Ben Stein's Expelled

Ben Stein's new film, Expelled, should be seen by anyone interested in the new Dark Age of totalitarianism which seems to be creeping through our institutions of communication, information and education.  Perhaps only Stein could properly portray the Kafkaesque persecution of scientists, journalists and other professionals who challenge the increasingly untenable proposition that an almost incomprehensibly complex mechanism -- the living cell -- could have evolved through the oafish mechanism of natural selection.

The object of hatred by the automatons of hoary Darwinism are not just those honest and open minded thinkers -- some of whom are Christians, some of whom are Jewish, some of whom are agnostics -- but also hated is the very idea of a Blessed Creator.  Not only are these haters clear about the necessity of Darwinism to be true, even if it is not true, but they are equally clear about their lust to deconstruct morality and to reduce life itself to a meaningless treadmill.

These haters have no compunction about destroying careers simply for the sake of intellectual terrorism.  The merits of guided evolution are dismissed without discussion, and the victims of this terrorism are dealt with in a manifestly dishonest way.  Stein shows his audience the letters from academic thugs who deny tenure to promising professors or who deal roughly with tenured professors -- letters which show that the official explanations for their "discipline" were transparent lies.

Science is not science at all, he shows us:  It is simply an effort to compel any representatives of academia or foundations to parrot the core principles of nihilism, leaving man as god.  Stein is not afraid to pursue that nihilism to its ultimate conclusion in the Nazi "mercy killings" of the handicapped or the Nazi extermination of Jews as "inferior creatures" in his grim walk through Dachau. 

The ugly tapestry includes many threads.  Margaret Sanger and Planned Parenthood, respectable institutions in the eyes of ordinary Americans, held beliefs similar to Hitler; and before Hitler otherwise upstanding Americans were proposing things, in concept, as awful as Hitler.  The perfection of humanity through selective breeding, though, comes earlier than Sanger or Hitler.  Ben Stein quotes directly from Darwin in his Origin of Species, making it clear that to Darwin man was an animal, just like any farm animal, and that the perfection of humanity through "scientific" methods was commendable.

Stein closes the familiar escape hatch for this sort of malice toward human life and human purpose.  Did Hitler know what he was doing?  He certainly gobbled up Darwinism whole, and the "survival of the fittest" as a moral principle (or, rather, and amoral principle) fairly leaps from the pages of Mein Kampf.  Hitler was not ignorant.  But more importantly, Hitler was not insane.  He was evil.

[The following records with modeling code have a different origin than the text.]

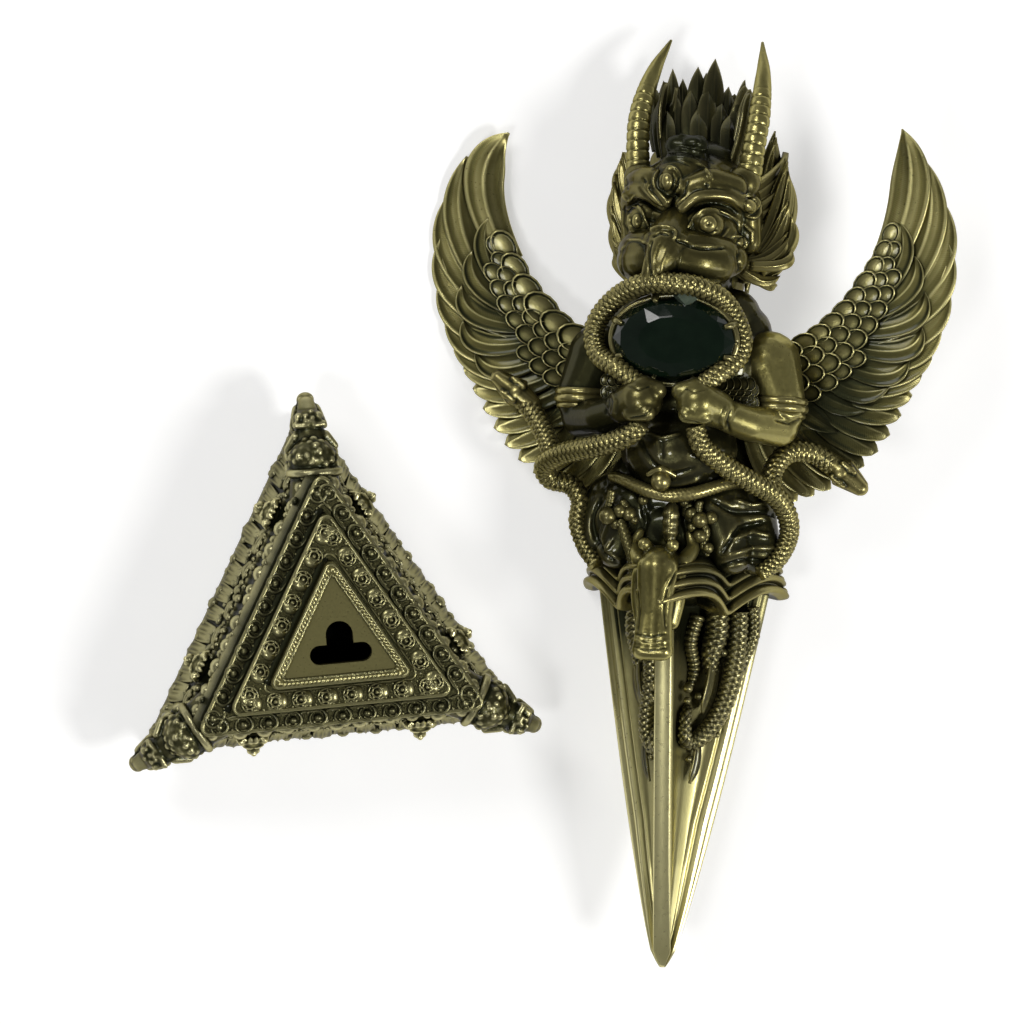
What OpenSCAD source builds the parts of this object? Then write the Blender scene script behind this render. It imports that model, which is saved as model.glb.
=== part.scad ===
// Three-edged ritual dagger with a winged bird-headed figure for its handle, and the three-sided stand
// it belongs to. Millimetres. The stand rests on z = 0 with the middle of its base at the origin. The
// dagger lies beside it on its back with the handle towards +y. The dagger is drawn upright, tip at its
// own origin and front towards -y, and is then laid down as one piece.

/* [Blade] */
// Length of the blade from its tip to the underside of the collar
blade_l = 82; // [64:1:102]
// Radius over one fin where the blade enters the collar
fin_r = 21; // [17:0.5:24]
// Width of the flat edge that runs along each fin
fin_edge_w = 4; // [3:0.2:5]
// Thickness of the sunk panel in each fin
fin_web_t = 2.4; // [1.8:0.1:3]
// Exponent of the fin outline, lower is fuller towards the tip
fin_fullness = 0.78; // [0.68:0.01:0.92]
// Diameter of the relief serpents in the three hollows of the blade
relief_d = 3.6; // [2.8:0.1:4.4]

/* [Collar] */
// Radius to the flared lip of the collar above a fin
lip_r = 27.25; // [25:0.25:29]
// Radius of the collar in the middle between two fins
collar_face_r = 15; // [14:0.25:17]
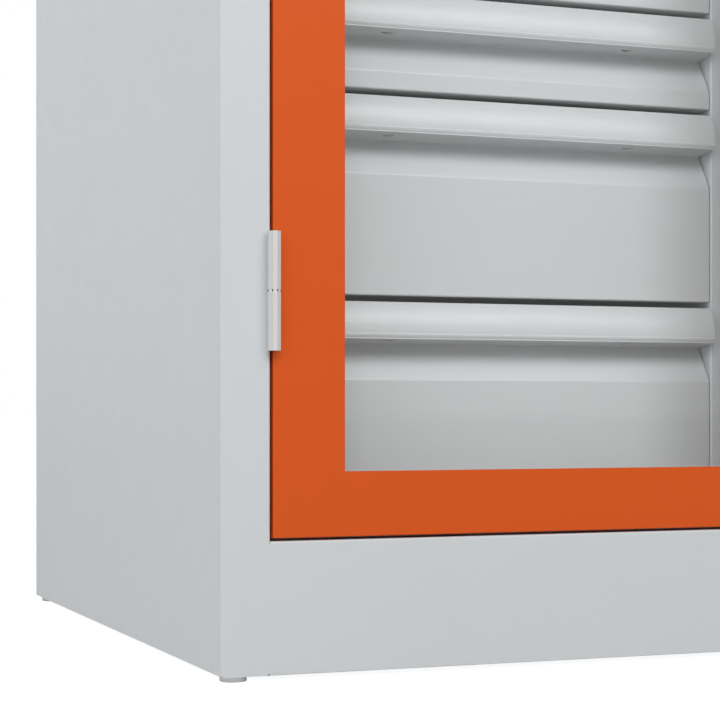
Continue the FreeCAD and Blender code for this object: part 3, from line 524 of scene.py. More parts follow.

That is the darkest theme that runs like a cold, black undercurrent through Expelled.  Evil is real, very real.  Unless one is prepared to say the Holocaust was not evil (and some of the people who Stein interviews are quite willing to say just that), then evil is real.  Unless one is prepared to say that firing serious professors to intimidate others into silence, and then lying about the reasons for the firings is evil, then evil is real.  Unless one is prepared to say that concealing truth while hiding behind the banner of science is evil, thus insuring that science itself cannot progress, is not evil, then evil is real.

Our lives have been saturated with scientific lies.  Men and women are interchangeable parts, scientists once said, because the reality demanded by feminists required that lie.  Millions of men and women have been sacrificed on the altar of that pseudo-scientific theology.  More torment is being invented each day by the priests of political theology so that mythical global warning can be appeased like some vengeful Aztec deity.  What has been called science is increasingly a sterile, humorless theology.

The limits of human knowledge are well known to scientists.  You or I can have no real information about reality that at the time of our birth is travelling away from us at the speed of light.  We can refer to what other people have said or seen or written, but we can never know anything at all.  Nor can we know with precision what will happen at the subatomic level.  The Uncertainty Principle is an absolute bar to anything more than statistical patterns and probabilities.  And we have no idea at all how life began.  One of the funny parts of Expelled is when Stein tries to pry from certain foes of God and guided evolution how life began.   The first cell glommed on to a crystal, one hater opined.  Space aliens brought life to Earth, another suggested, hastily adding that this civilization itself arose through Darwinian means.

It might have been nice if Stein had pointed out that the example typically given of evolution by natural selection -- white moths in industrial Great Britain dying when the smokestacks appeared and black moths surviving -- was a proof that no change in species and no mutations were required at all:  The black and white moths were both of the same species. 

It might also have been nice if Stein had delved a bit into the necessity of the Medieval university, which was profoundly religious, as the birthplace of all of what we call science today (thus showing that not only is religion not incompatible with science, but religion may be indispensable to science.) 

But these are small criticisms indeed.  Expelled is a masterpiece.  Watch it.  Tell your friends about it.  And most of all, show it to your children.